Tampax
- Product type: Tampon
- Owner: Procter & Gamble
- Country: United States
- Introduced: 1931; 95 years ago (as Tampax Sales Corporation)
- Markets: World
- Previous owners: Tampax Incorporated Tambrands, Inc.
- Website: www.tampax.com

= Tampax =

Procter & Gamble tampon brand

Tampax (a portmanteau of tampon and packs) is a brand of tampons currently owned by Procter & Gamble. It was based in White Plains, New York, United States, until its sale to Procter & Gamble in 1997. It is a subsidiary of P&G's Always brand and is sold in over 100 countries.

The product was designed by Earle Haas, who filed a patent in the 1930s. The original product was designed from the start as flushable and biodegradable.

== History ==
In 1937, Tampax worked with McCann Erickson for its marketing campaigns.
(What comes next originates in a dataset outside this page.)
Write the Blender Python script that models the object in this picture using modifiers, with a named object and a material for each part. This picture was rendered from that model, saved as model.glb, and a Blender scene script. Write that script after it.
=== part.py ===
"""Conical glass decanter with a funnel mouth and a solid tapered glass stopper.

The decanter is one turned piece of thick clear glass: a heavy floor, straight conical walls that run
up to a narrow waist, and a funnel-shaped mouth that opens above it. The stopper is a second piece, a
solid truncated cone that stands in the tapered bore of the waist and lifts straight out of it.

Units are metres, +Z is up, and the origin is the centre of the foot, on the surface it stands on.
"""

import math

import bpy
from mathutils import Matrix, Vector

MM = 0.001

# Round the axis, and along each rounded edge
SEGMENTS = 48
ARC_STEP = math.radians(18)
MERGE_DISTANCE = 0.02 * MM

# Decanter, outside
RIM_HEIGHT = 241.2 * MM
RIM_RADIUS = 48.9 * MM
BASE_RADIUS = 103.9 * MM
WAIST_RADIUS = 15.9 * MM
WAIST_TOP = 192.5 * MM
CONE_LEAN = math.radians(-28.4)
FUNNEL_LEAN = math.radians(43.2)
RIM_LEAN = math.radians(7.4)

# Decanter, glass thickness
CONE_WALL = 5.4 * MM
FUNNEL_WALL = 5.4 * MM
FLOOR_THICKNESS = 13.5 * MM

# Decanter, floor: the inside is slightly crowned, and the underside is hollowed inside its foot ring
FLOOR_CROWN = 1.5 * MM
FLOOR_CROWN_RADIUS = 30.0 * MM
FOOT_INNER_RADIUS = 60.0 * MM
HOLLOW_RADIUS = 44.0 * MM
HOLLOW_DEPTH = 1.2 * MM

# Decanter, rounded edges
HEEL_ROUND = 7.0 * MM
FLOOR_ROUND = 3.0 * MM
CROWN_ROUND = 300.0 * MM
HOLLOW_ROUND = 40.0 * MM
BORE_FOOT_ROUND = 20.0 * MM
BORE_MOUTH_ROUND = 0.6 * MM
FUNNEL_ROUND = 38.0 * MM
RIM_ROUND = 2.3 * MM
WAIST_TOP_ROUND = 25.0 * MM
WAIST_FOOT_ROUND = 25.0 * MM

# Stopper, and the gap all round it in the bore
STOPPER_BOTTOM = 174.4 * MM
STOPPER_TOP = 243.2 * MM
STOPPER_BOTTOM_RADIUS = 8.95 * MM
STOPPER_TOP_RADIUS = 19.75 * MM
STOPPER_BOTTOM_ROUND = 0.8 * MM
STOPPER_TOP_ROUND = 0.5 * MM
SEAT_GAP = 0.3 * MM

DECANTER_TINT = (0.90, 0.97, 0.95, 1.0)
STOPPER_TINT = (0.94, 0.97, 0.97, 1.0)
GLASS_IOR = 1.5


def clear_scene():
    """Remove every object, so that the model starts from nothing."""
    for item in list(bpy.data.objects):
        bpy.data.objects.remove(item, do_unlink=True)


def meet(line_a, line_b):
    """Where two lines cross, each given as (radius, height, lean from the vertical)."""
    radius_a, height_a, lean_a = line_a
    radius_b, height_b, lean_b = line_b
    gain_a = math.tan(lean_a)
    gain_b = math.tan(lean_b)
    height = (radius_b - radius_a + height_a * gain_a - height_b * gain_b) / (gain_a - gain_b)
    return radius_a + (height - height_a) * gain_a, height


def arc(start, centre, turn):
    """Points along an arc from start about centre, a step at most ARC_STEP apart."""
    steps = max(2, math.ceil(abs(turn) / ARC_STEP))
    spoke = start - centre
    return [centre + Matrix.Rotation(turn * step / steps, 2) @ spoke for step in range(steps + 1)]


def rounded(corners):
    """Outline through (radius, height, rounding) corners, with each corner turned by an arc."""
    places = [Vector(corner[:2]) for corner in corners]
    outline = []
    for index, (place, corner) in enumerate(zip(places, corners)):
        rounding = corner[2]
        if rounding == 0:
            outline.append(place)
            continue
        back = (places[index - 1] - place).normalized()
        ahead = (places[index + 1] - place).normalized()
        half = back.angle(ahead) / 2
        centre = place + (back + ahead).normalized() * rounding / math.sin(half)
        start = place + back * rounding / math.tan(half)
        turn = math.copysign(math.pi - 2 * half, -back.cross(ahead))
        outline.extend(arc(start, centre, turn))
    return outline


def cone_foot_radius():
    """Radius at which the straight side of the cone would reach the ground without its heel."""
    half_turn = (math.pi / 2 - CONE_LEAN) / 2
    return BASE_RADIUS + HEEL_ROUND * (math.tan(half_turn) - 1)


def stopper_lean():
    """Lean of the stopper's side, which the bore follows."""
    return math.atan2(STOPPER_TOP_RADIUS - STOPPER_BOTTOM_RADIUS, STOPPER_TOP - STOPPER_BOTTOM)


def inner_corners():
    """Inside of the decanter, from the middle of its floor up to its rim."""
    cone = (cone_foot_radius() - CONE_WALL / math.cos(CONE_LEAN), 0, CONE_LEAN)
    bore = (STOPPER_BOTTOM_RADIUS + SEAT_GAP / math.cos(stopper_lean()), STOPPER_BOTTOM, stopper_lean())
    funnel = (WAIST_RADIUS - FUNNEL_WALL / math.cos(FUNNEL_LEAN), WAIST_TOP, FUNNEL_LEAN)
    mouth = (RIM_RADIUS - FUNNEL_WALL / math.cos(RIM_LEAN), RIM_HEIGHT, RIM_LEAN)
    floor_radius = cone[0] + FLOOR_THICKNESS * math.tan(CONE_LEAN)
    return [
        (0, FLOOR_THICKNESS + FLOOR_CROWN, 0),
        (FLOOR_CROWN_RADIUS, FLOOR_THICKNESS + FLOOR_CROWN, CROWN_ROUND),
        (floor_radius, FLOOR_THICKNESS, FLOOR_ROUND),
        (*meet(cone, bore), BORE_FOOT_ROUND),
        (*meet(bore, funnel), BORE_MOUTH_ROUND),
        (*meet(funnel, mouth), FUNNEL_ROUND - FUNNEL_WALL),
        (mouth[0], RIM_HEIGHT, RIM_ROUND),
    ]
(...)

In 1949, the brand appeared in more than 50 stores. From 1930s to 1940s Tampax chose sportswomen as their brand ambassadors.
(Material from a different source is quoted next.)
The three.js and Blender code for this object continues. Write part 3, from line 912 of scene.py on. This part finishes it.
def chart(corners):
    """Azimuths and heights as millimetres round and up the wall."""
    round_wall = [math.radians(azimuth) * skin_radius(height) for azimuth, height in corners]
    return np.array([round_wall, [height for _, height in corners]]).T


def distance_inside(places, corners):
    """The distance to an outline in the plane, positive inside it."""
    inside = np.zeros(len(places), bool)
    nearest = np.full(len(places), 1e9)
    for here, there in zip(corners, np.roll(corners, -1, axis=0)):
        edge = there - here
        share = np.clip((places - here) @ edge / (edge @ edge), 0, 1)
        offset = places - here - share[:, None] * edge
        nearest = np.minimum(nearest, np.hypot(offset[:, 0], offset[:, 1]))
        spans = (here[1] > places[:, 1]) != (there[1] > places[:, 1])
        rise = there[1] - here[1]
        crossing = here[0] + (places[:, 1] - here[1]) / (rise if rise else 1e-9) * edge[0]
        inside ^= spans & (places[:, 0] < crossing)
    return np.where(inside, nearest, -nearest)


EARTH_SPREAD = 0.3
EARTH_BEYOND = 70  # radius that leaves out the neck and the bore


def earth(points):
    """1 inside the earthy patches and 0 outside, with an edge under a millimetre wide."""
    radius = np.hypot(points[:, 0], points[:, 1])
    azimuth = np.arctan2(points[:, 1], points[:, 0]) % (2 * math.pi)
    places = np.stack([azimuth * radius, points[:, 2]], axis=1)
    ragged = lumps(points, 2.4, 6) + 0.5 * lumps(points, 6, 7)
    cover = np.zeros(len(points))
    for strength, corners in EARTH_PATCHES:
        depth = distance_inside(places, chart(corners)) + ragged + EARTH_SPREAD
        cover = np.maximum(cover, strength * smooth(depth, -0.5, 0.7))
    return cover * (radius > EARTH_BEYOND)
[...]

Tampax conducted medical studies in 1945 to prove the safety of tampons.

Courteney Cox appeared in a 1985 Tampax ad notable for making her the first person to use the word "period" in an American television commercial.

Marketing for the product includes the company's BeingGirl website.

Tampax was an independent company based in Palmer, Massachusetts and headquartered in New York City for over 50 years. Renamed Tambrands, Inc. in 1984, the company was purchased by Procter & Gamble in 1997. Tampax is available in over 100 countries; there is no distribution in Germany and Austria.